** start of Provided material **

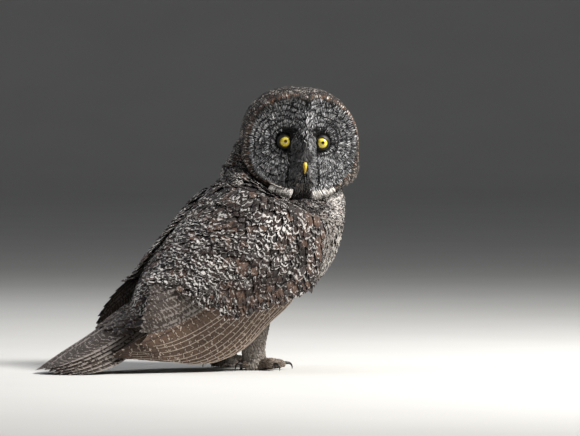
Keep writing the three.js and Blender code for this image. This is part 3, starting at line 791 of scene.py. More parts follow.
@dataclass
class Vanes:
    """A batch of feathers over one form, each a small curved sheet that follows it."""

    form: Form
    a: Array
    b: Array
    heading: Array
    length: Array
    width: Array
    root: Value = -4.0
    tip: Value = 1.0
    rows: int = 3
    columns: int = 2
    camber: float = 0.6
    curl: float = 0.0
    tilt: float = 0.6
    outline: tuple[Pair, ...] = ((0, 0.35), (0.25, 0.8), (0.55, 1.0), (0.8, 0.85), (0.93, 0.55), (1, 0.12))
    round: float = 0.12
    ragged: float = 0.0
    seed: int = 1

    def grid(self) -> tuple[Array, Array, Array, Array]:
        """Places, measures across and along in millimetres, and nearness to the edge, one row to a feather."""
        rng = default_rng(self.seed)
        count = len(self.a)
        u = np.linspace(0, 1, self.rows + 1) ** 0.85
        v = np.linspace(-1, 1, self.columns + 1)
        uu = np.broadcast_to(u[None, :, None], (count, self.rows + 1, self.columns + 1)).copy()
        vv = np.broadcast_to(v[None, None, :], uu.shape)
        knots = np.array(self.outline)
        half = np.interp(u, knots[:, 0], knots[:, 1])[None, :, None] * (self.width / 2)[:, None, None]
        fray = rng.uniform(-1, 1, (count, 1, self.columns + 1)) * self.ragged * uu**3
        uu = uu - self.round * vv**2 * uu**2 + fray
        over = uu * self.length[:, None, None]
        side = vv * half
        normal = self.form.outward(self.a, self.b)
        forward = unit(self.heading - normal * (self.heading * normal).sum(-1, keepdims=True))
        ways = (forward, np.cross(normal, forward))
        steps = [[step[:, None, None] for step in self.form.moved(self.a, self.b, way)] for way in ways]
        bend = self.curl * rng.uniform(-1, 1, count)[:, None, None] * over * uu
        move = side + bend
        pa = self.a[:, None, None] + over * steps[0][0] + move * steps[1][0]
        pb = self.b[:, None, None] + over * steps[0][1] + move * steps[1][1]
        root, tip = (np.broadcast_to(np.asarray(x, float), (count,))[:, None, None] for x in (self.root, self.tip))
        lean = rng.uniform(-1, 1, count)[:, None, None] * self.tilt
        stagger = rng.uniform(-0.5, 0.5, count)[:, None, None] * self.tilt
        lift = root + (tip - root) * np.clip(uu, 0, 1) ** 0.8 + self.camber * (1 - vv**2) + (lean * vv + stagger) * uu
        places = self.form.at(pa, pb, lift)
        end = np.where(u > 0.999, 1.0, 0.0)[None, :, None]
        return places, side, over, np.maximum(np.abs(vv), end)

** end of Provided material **
** start of Provided material **

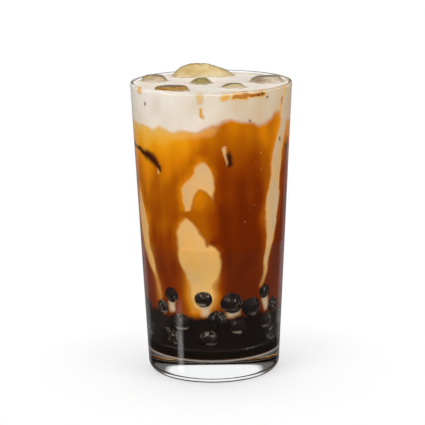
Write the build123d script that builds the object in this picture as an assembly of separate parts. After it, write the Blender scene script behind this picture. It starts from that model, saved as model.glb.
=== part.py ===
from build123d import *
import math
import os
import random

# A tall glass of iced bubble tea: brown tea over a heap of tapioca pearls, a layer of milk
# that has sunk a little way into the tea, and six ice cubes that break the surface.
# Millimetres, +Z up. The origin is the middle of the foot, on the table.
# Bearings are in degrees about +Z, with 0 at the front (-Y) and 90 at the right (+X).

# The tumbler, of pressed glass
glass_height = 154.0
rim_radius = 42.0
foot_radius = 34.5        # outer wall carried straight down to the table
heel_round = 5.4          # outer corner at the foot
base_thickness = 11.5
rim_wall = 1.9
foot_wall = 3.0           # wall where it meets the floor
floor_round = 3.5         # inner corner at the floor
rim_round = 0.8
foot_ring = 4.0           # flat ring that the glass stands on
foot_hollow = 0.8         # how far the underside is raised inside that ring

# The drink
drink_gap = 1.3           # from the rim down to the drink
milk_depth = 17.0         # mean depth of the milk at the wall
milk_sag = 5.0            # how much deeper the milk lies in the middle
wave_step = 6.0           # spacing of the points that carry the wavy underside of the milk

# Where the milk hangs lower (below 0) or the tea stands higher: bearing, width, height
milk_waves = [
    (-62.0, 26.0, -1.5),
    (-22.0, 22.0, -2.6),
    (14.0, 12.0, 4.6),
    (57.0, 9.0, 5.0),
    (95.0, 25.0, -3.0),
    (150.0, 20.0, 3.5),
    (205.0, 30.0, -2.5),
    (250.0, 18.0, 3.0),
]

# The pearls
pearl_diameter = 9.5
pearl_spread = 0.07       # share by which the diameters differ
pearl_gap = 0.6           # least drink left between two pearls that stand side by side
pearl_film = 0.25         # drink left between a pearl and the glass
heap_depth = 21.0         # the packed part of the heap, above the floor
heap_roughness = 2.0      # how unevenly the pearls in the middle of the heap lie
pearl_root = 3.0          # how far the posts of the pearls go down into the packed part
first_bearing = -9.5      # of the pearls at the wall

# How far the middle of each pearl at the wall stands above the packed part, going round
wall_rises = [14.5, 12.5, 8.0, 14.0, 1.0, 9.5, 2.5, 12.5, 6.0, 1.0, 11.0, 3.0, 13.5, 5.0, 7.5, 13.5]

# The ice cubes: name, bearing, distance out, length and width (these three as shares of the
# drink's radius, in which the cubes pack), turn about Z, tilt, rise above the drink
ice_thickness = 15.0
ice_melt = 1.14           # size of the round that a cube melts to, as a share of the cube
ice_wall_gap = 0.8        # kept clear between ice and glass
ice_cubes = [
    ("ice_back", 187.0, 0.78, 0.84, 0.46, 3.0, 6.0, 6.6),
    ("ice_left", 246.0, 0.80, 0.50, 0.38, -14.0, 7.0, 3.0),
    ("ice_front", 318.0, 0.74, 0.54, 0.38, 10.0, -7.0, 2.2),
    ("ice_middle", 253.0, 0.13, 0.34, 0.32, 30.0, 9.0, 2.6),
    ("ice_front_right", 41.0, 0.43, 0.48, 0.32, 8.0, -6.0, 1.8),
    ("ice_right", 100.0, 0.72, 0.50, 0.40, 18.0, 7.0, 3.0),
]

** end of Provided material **

### What is being asked
Begin with the line that has "Write the build123d" in the listing above and end after the line that has "# Bearings are"; output those lines exactly.

### Result
Write the build123d script that builds the object in this picture as an assembly of separate parts. After it, write the Blender scene script behind this picture. It starts from that model, saved as model.glb.
=== part.py ===
from build123d import *
import math
import os
import random

# A tall glass of iced bubble tea: brown tea over a heap of tapioca pearls, a layer of milk
# that has sunk a little way into the tea, and six ice cubes that break the surface.
# Millimetres, +Z up. The origin is the middle of the foot, on the table.
# Bearings are in degrees about +Z, with 0 at the front (-Y) and 90 at the right (+X).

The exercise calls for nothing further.